- JOB
In the listing below, find the line with "BRACE_MEETS = SPOUT_ROOT.lerp(SPOUT_BEND, (BRACE_SPOUT_Z", then repeat exactly every line from the top through that one.

- SOURCE EXCERPT

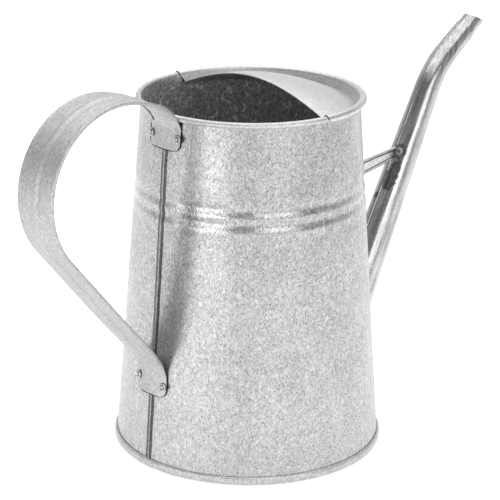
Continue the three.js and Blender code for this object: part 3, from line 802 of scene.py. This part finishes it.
# Where the brace's height crosses the spout's centre line.
BRACE_MEETS = SPOUT_ROOT.lerp(SPOUT_BEND, (BRACE_SPOUT_Z - SPOUT_ROOT.y) / (SPOUT_BEND.y - SPOUT_ROOT.y))


def on_spout(side, rise, lift):
    """A point on the can side of the spout, by sideways arc length and distance along the spout."""
    middle = BRACE_MEETS + SPOUT_LOWER * (rise - 1.8)
    radius = spout_radius(middle) + lift
    angle = side / radius
    spot = middle + SPOUT_ACROSS * radius * math.cos(angle)
    return (spot.x, radius * math.sin(angle), spot.y)


# Where the brace is soldered to the spout, and the heat stains round it: side, rise and radius.
JOINT_SIDE, JOINT_RISE = -2.95, -0.9
STAINS = (
    (JOINT_SIDE, JOINT_RISE, 4.6), (-4.5, -10, 3.6), (-3.4, -16, 4.6), (-3.4, -22.5, 4.2), (2.2, -32, 1.9),
)


def on_joint(side, rise, lift):
    return on_spout(JOINT_SIDE + side, JOINT_RISE + rise, lift)


def trim_by_wall(piece):
    """Removes what lies inside the can's wall."""
    low, high = -5.0, 200.0
    profile = [(wall_r(z) + WALL_TOUCH, z) for z in [low, *wall_heights(0.0, high)]]
    profile = [(0.0, low), *profile, (0.0, high)]
    cut_away(piece, revolve("trim_cone", profile, 144, closed_profile=False))


SPOUT_METAL = bright_tube("bright_zinc_spout", SPOUT_BEND - SPOUT_ROOT, [
    ((Vector(on_spout(side, rise, 0)) + Vector((AXIS_X, 0, 0))) * MM, radius * MM)
    for side, rise, radius in STAINS
])


def spout():
    outer = spout_skin("spout_fine", 0.0, 112, SPOUT_FORMING, 140)
    cut_away(outer, spout_skin("spout_bore", -SPOUT_SHEET, 64))
    trim_by_wall(outer)
    shape = bmesh.new()
    shape.from_mesh(outer.data)
    mouth = Vector((AXIS_X + SPOUT_MOUTH.x, 0, SPOUT_MOUTH.y)) * MM
    lean = Vector((math.sin(MOUTH_TILT), 0, math.cos(MOUTH_TILT)))
    everything = shape.verts[:] + shape.edges[:] + shape.faces[:]
    cut = bmesh.ops.bisect_plane(shape, geom=everything, plane_co=mouth, plane_no=lean, clear_outer=True)
    loops = [e for e in cut["geom_cut"] if isinstance(e, bmesh.types.BMEdge)]
    bmesh.ops.bridge_loops(shape, edges=loops)
    shape.to_mesh(outer.data)
    shape.free()
    shade(outer.data)
    settle(outer, "spout_sheet", SPOUT_METAL, "spout_tube")


def spout_solder():
    """Soft fillet in the corner between the wall and the foot of the spout."""
    up = Vector((SPOUT_LOWER.x, 0, SPOUT_LOWER.y))
    rings = []
    for a in np.linspace(0, 2 * math.pi, 96, endpoint=False):
        low, high = -40.0, 60.0          # along the spout, halved until the wall's surface is found
        for _ in range(40):
            middle = (low + high) / 2
            axis = SPOUT_ROOT + SPOUT_LOWER * middle
            radius = spout_radius(axis) + WALL_TOUCH
            spot = axis + SPOUT_ACROSS * radius * math.cos(a)
            inside = math.hypot(spot.x, radius * math.sin(a)) < wall_r(spot.y) + WALL_TOUCH
            low, high = (middle, high) if inside else (low, middle)
        size = FILLET + 0.25 * math.sin(5 * a) + 0.2 * math.sin(9 * a + 1)
        root = Vector((spot.x, radius * math.sin(a), spot.y))
        out = Vector((SPOUT_ACROSS.x * math.cos(a), math.sin(a), SPOUT_ACROSS.y * math.cos(a)))
        face = Vector((root.x, root.y, 0)).normalized()
        spread = (out - face * out.dot(face)).normalized()
        climb = root + up * size
        run = root + spread * size
        hollow = (climb + run) / 2 - (climb + run - root * 2) * 0.18
        sunk = root - face * 0.4 - out * 0.3
        section = (sunk + spread * size * 0.6, run, hollow, climb, sunk + up * size * 0.6)
        rings.append([tuple(p) for p in section])
    piece = grid_piece("spout_root_fillet", rings, close_rings=True)
    settle(piece, "solder", SOLDER, "spout_root_solder")


# ---- brace ------------------------------------------------------------------------------------
def brace_section(height, roll):
    """Half of a strip section: web in the middle and a rolled bead along each long edge."""
    points = [(roll * 0.5, height - roll * 2 - 0.7)]
    for a in np.radians(np.linspace(-60, 90, 9)):
        points.append((roll * math.cos(a), height - roll + roll * math.sin(a)))
    right = [(y, -z) for y, z in reversed(points)] + points
    left = [(-y, z) for y, z in reversed(right)]
    return right + left[1:-1]


BRACE_SHADED_CREASES = {0, 1, 8, 10, 27, 29, 36, 37}     # faces along the edges of the rolls, painted dark as shade in the creases


def brace_bar():
    start = wall_r(BRACE_WALL_Z) + 0.6
    end = BRACE_MEETS.x - spout_radius(BRACE_MEETS) - 0.2
    rings = []
    for t in np.linspace(0, 1, 40):
        x = lerp(start, end, t)
        z0 = lerp(BRACE_WALL_Z, BRACE_SPOUT_Z, lerp(smooth(t * 1.1 - 0.05), t, 0.7))
        narrow = lerp(1.0, BRACE_NARROW, smooth((t - 0.55) / 0.4))
        section = brace_section(BRACE_HALF * narrow, BRACE_ROLL_R)
        rings.append([(x, y * narrow, z0 + z) for y, z in section])
    piece = grid_piece("brace_bar", rings, caps=True)
    settle(piece, "brace_sheet", [BRACE_METAL, SHADE_DARK_METAL], "spout_brace")
    # The creases along the rolls are painted dark as shade.
    for face in piece.data.polygons:
        face.material_index = 1 if face.index % len(rings[0]) in BRACE_SHADED_CREASES else 0


def on_wall(side, rise, lift):
    z = BRACE_WALL_Z + rise
    r = wall_r(z) + bead_swell(z) + lift
    return (r * math.cos(side / r), r * math.sin(side / r), z)


def tongue(name, place, size_side, size_rise, thick, material, slot, node=None, wobble=0.0):
    """A round pad that lies on a curved surface, with a soft edge."""
    levels = ((1.0, 0.0), (1.0, 0.55), (0.93, 0.85), (0.8, 1.0), (0.5, 1.0), (0.2, 1.0))
    rings = []
    for scale, height in levels:
        ring = []
        for a in np.linspace(0, 2 * math.pi, 56, endpoint=False):
            ragged = 1 + wobble * (math.sin(3 * a + 0.7) + 0.6 * math.sin(7 * a))
            side = size_side * scale * ragged * math.cos(a)
            rise = size_rise * scale * ragged * math.sin(a)
            ring.append(place(side, rise, 0.05 + thick * height))
        rings.append(ring)
    piece = grid_piece(name, rings, caps=True)
    settle(piece, slot, material, *([node] if node else []))


# Name, surface, half width, half height, thickness, material, slot, then the CAD node and the edge's wobble.
BRACE_PADS = (
    ("brace_tongue_spout", on_joint, 2.5, 2.7, 0.4, SOLDER, "brace_sheet"),
    ("brace_punch_mark", on_joint, 1.1, 1.2, 0.5, SCORCH, "brace_sheet"),
    ("brace_tongue_wall", on_wall, 5.3, 4.9, 0.9, BRACE_METAL, "brace_sheet"),
    ("brace_scorch_spout", on_joint, 4.6, 5.0, 0.12, SCORCH, "solder", "brace_spout_solder", 0.03),
    ("brace_solder_wall", on_wall, 7.3, 5.0, 0.35, SOLDER, "solder", "brace_wall_solder", 0.02),
)


# ---- stage: floor, light and camera -----------------------------------------------------------
BACK_SIDE = (46.5, 18.0)        # azimuth and elevation of the bright back, in degrees
BACK_EDGE = (0.35, 0.75)        # cosines of the angles over which it fades in
BACK_LEVEL = 0.88
SIDE_TOP = (0.22, 0.42)         # sines of the elevations over which the sides dim
SIDE_LEVEL, ABOVE_LEVEL = 0.54, 0.40
ROOM_SIDE = (178.0, 0.0)        # azimuth and elevation of the unlit room
ROOM_EDGE = (0.26, 0.64)
ROOM_FOOT = (0.14, 0.30)        # sines of the elevations over which the room starts
ROOM_LEVEL = 0.68
FLOOR_HALF, FLOOR_DROP = 3.0, 0.0002
FLOOR_GLOW = 0.36


def floor():
    mesh = bpy.data.meshes.new("floor")
    half = FLOOR_HALF
    mesh.from_pydata([(-half, -half, 0), (half, -half, 0), (half, half, 0), (-half, half, 0)], [], [(0, 1, 2, 3)])
    piece = bpy.data.objects.new("floor", mesh)
    bpy.context.scene.collection.objects.link(piece)
    piece.location.z = -FLOOR_DROP
    n = Nodes("pale_floor")
    tones = [(0.3, (0.93, 0.93, 0.93)), (0.7, (0.95, 0.95, 0.95))]
    n.link(n.ramp(n.noise(3, 2), tones), n.shader.inputs["Base Color"])
    n.shader.inputs["Roughness"].default_value = 0.9
    n.shader.inputs["Emission Color"].default_value = (1, 1, 1, 1)
    n.shader.inputs["Emission Strength"].default_value = FLOOR_GLOW
    mesh.materials.append(n.material)


def soft_box(name, centre, target, width, height, watts):
    data = bpy.data.lights.new(name, "AREA")
    data.shape = "RECTANGLE"
    data.size, data.size_y = width, height
    data.energy = watts
    light = bpy.data.objects.new(name, data)
    light.location = centre
    light.rotation_euler = (Vector(target) - Vector(centre)).to_track_quat("-Z", "Y").to_euler()
    bpy.context.scene.collection.objects.link(light)


def direction(azimuth, elevation):
    around, up = math.radians(azimuth), math.radians(elevation)
    return Vector((math.cos(up) * math.cos(around), math.cos(up) * math.sin(around), math.sin(up)))


STRIP_AWAY = 2.2                # distance of the two side boxes, in metres
# Name, place, target, width and height in metres, and power in watts.
SOFT_BOXES = (
    ("top_light", (0.3, 0.3, 3.0), (0.3, 0.3, 0), 5.4, 5.4, 112),
    ("left_strip", direction(-180, 5) * STRIP_AWAY, (0, 0, 0.1), 2.1, 0.42, 9.8),
    ("right_strip", direction(-107, 20) * STRIP_AWAY, (0, 0, 0.15), 1.45, 0.95, 8.4),
)


def sky():
    """Bright sweep behind, softer sides, dimmer above and where the unlit room lies."""
    world = bpy.data.worlds.new("studio")
    bpy.context.scene.world = world
    world.use_nodes = True
    tree = world.node_tree

    def ease(value, low, high, out_low, out_high):
        node = tree.nodes.new("ShaderNodeMapRange")
        node.interpolation_type = "SMOOTHSTEP"
        for key, amount in zip(("From Min", "From Max", "To Min", "To Max"), (low, high, out_low, out_high)):
            node.inputs[key].default_value = amount
        tree.links.new(value, node.inputs["Value"])
        return node.outputs["Result"]

    def combine(kind, first, second):
        node = tree.nodes.new("ShaderNodeMath")
        node.operation = kind
        for socket, value in zip(node.inputs, (first, second)):
            if isinstance(value, float):
                socket.default_value = value
            else:
                tree.links.new(value, socket)
        return node.outputs[0]

    def toward(side):
        node = tree.nodes.new("ShaderNodeVectorMath")
        node.operation = "DOT_PRODUCT"
        node.inputs[1].default_value = direction(*side)
        tree.links.new(place, node.inputs[0])
        return node.outputs["Value"]

    place = tree.nodes.new("ShaderNodeTexCoord").outputs["Generated"]
    height = tree.nodes.new("ShaderNodeSeparateXYZ")
    tree.links.new(place, height.inputs[0])
    sides = ease(height.outputs["Z"], *SIDE_TOP, SIDE_LEVEL, ABOVE_LEVEL)
    back = ease(toward(BACK_SIDE), *BACK_EDGE, 0.0, BACK_LEVEL)
    room = combine("MULTIPLY", ease(toward(ROOM_SIDE), *ROOM_EDGE, 0.0, 1.0 - ROOM_LEVEL),
                   ease(height.outputs["Z"], *ROOM_FOOT, 0.0, 1.0))
    level = combine("MULTIPLY", combine("MAXIMUM", sides, back), combine("SUBTRACT", 1.0, room))
    tree.links.new(level, tree.nodes["Background"].inputs["Strength"])
    tree.nodes["Background"].inputs["Color"].default_value = (1, 1, 1, 1)


CAMERA_AZIMUTH = math.radians(-133.5)
CAMERA_REACH = 1.2029           # distance from the can's axis, in metres
CAMERA_HEIGHT = 0.5330
CAMERA_PITCH = 0.3318
CAMERA_YAW = 0.0005
CAMERA_ROLL = 0.0110
CAMERA_LENS, CAMERA_SENSOR = 150.5, 36           # in millimetres


def camera():
    data = bpy.data.cameras.new("camera")
    data.lens = CAMERA_LENS
    data.sensor_width = CAMERA_SENSOR
    data.clip_start, data.clip_end = 0.05, 20
    eye = Vector((math.cos(CAMERA_AZIMUTH), math.sin(CAMERA_AZIMUTH), 0)) * CAMERA_REACH
    eye += Vector((AXIS_X * MM, 0, CAMERA_HEIGHT))
    heading = CAMERA_AZIMUTH + math.pi - CAMERA_YAW
    forward = Vector((math.cos(heading) * math.cos(CAMERA_PITCH), math.sin(heading) * math.cos(CAMERA_PITCH),
                      -math.sin(CAMERA_PITCH)))
    level = forward.cross(Vector((0, 0, 1))).normalized()
    right = Matrix.Rotation(-CAMERA_ROLL, 3, forward) @ level
    up = right.cross(forward)
    turn = Matrix((right, up, -forward)).transposed().to_4x4()
    made = bpy.data.objects.new("camera", data)
    made.matrix_world = Matrix.Translation(eye) @ turn
    bpy.context.scene.collection.objects.link(made)
    bpy.context.scene.camera = made


camera()
sky()
floor()
for each_box in SOFT_BOXES:
    soft_box(*each_box)
bpy.context.scene.view_settings.view_transform = "Standard"

body_wall()
lock_seam()
base_pan()
hood()
hood_hem()
handle()
# Dark sheets painted as the shadow in the gap under each lug.
lug_shadow_line("lug_shadow_line_upper", UPPER_LUG_FOOT_Z, UPPER_LUG_TOP_Z - 1, UPPER_FAR)
lug_shadow_line("lug_shadow_line_lower", LOWER_LUG_FOOT_Z, LOWER_LUG_FOOT_Z + 13, STRAP_FAR)
for each_rivet in RIVETS:
    rivet(*each_rivet)
spout()
spout_solder()
brace_bar()
for each_pad in BRACE_PADS:
    tongue(*each_pad)
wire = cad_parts["rim_wire"]                # the CAD's own wire only needs its material
wire.data.materials.clear()
wire.data.materials.append(WIRE_METAL)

- FINISHED TASK
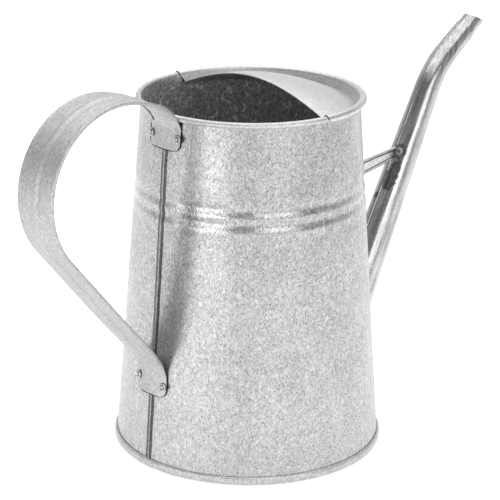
Continue the three.js and Blender code for this object: part 3, from line 802 of scene.py. This part finishes it.
# Where the brace's height crosses the spout's centre line.
BRACE_MEETS = SPOUT_ROOT.lerp(SPOUT_BEND, (BRACE_SPOUT_Z - SPOUT_ROOT.y) / (SPOUT_BEND.y - SPOUT_ROOT.y))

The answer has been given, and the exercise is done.